Initially going under the name Milos Music Belgium, the couple released a single vinyl 12-inch by forgotten Belgian duo Big Tony. As the '80s wore on, however, Belgium was attracting international attention for homegrown movements such as New Beat (big, electro-brutalist floorstompers fronted by the likes of The Lords Of Acid and Jade 4U), as well as the more visually arresting likes of Front 242, whose sample-heavy "electronic body music" flirted dangerously with terrorist chic and geopolitics on tracks like "Funk Ghadaffi."

Cop these
A bluffer's guide to R&S

Aphex Twin - Analogue Bubblebath
Along with "Didgeridoo," here was where Richard James, AKA Aphex Twin, announced himself to the world, taking the post-acid scene to a darker, more fertile place with this sombrely anthemic classic.

Second Phase - Mentasm
The temporary AKA of Joey Beltram, Second Phase and "Mentasm" was a pivotal '90s release, a perverse, pitch-black variant on acid with a rogue strain of Black Sabbath-style heaviness whizzing round its circuitry.

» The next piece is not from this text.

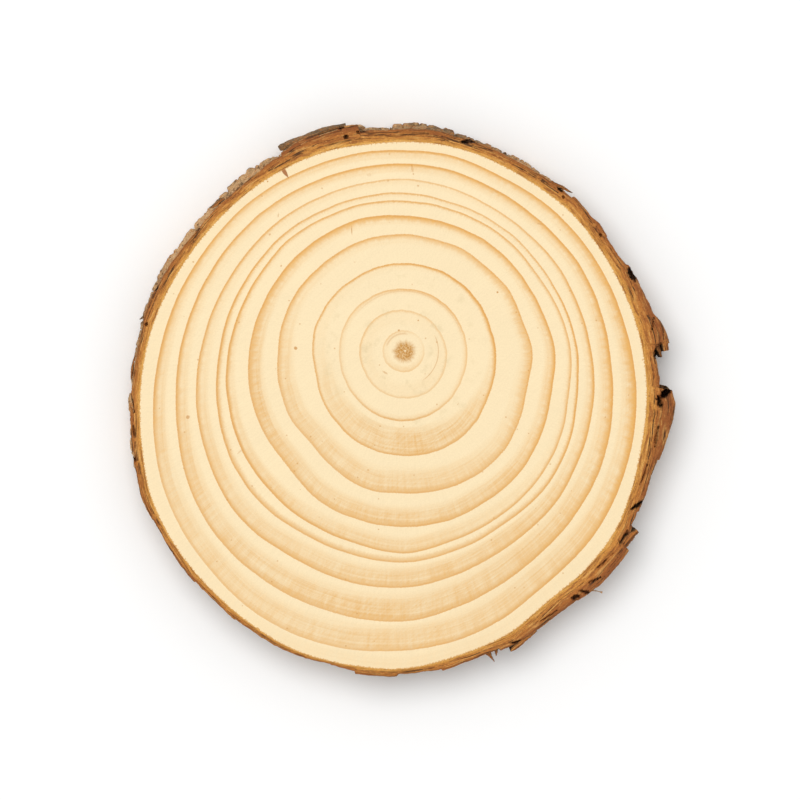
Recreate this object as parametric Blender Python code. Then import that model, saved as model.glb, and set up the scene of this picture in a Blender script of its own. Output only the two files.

Human Resource - Dominator
"I wanna kiss myself!" snarls the rapper with meta-narcissistic robo-insistency on this sternly hedonistic Eurodisco milestone, the mutant "Mentasmic" riff erasing like windscreen wipers on full power throughout.

Jam & Spoon - Stella
First released in 1992, "Stella" opened up a skylight for those who found the R&S oeuvre stifling at times. It's a mellow-cholic masterpiece, all galloping keyboards and a respirating synth pulse which anticipates everything from LTJ Bukem to the lush, minimal techno of Kompakt.

Radio Slave - Eyes Wide Open/Incognito
R&S come right up to speed with this storming release from the much-respected Matt Edwards, AKA Radio Slave, two minimal, bass and percussion-led dancefloor-to-air odysseys which easily evoke R&S's best traditions: Pleasure and discipline.
"It was quite radical and paved the way for what we know as techno-house," says Vandepapeliere of those times. "The whole Belgian scene opened doors for the entire world. Of course, tracks were made all over the world, Belgium was not exclusive, but the audiences here were really open to electronic music very early on. They are very open-minded, still today. That's why it was a special place at that time, especially in clubs like Boccaccio, in my home town of Ghent. When people opened up similar clubs in other countries you really felt that this new music was going to unite us all."

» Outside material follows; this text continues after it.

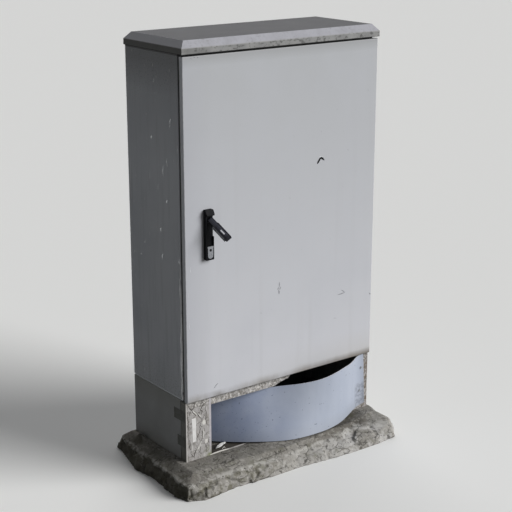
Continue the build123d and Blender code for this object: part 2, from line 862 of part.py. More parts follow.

Despite the fact that Renaat himself was never personally that interested in the likes of Front 242, the group helped establish Belgium as an unlikely fulcrum of new electronic music. In 1981, Marvin Gaye had taken a lengthy sabbatical in Ostend, prior to recording his album Midnight Love. By the late '80s, it seemed less far-fetched for Derrick May to be flown over by Renaat from Detroit to Belgium instead. But this was prior to the era of DJ culture, the rise of which personally dismayed the label owner.

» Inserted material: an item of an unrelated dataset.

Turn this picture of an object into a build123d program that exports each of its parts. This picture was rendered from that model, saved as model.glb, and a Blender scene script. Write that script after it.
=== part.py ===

"For artists like Derrick, their dream back then was making records. When the DJ became the star, to me that's when things went all wrong. When they were earning thousands of pounds, playing just the music that the public wanted in short sets—I thought it was better when they made records which came from the heart."

While Vandepapeliere certainly harboured some utopian ideas about dance music, in those initial, post-rave years, the music was becoming darker, and heavier, with a sense of heaving claustrophobia characterising clubs like Boccaccio. By 1991, this was reflected in the In Order to Dance series inaugurated by R&S, which collected together the various singles they issued. These included early works by Moby, Model 500, but also Joey Beltram, whose "Energy Flash" and "Mentasm" (released under the name Second Phase) helped define a grimly hedonistic shift in dance, in which the music became hurts-so-good, hard work full of punishing dirges typified by murky bass and neon throbbing.

"The year after we released 'Mentasm,' two years after, every record that came out sounded like 'Mentasm,'" recalls Vandepapeliere. "It was a compliment, in a way, for Joey, for the label, but it was also annoying. That was the mentality of commercial labels, though—copying, not creating."

He also introduced the world to The Aphex Twin, whose "Didgeridoo," based around a single note on the traditional antipodean instrument showed that it was possible to dispense with a tune altogether and have a huge hit. "He came up with something original there, for sure," says Vandepapeliere. "I always say, no one ever came close to Richard (James), no one. Many tried, no one came close. He is unique."

With cuts by CJ Bolland, Human Resource and Golden Girls' "Kinetic," gloriously remixed by Orbital, DJ Hell and Jaydee, R&S appeared to set the tone of the 1991 dance scene, the music matching the intensity and high temperatures physically experienced on the European dancefloors at the time. "The main club was Omen in Frankfurt, which I went to every week, then spread to Holland. Talk about claustrophobia. Christ! It was very intense and very real in a way I don't see today." Elsewhere, dance music was being reduced to a very very macho, 'ardkore. And yet, despite having been regarded as a champion of that sort of music, Vandepapeliere never really cared for it. "If you listen back to the records we made back then, it wasn't just noise for the sake of noise. Those were always funky records," he protests.

"I never was into the idea that 'electronic music = no emotion.' Personally, I need some soul, or funk, or a little melody mixed in. Some emotion. Otherwise it does nothing for me. My philosophy has been, always put out records that women would dance to. Make records for women. If the women dance, so will the men."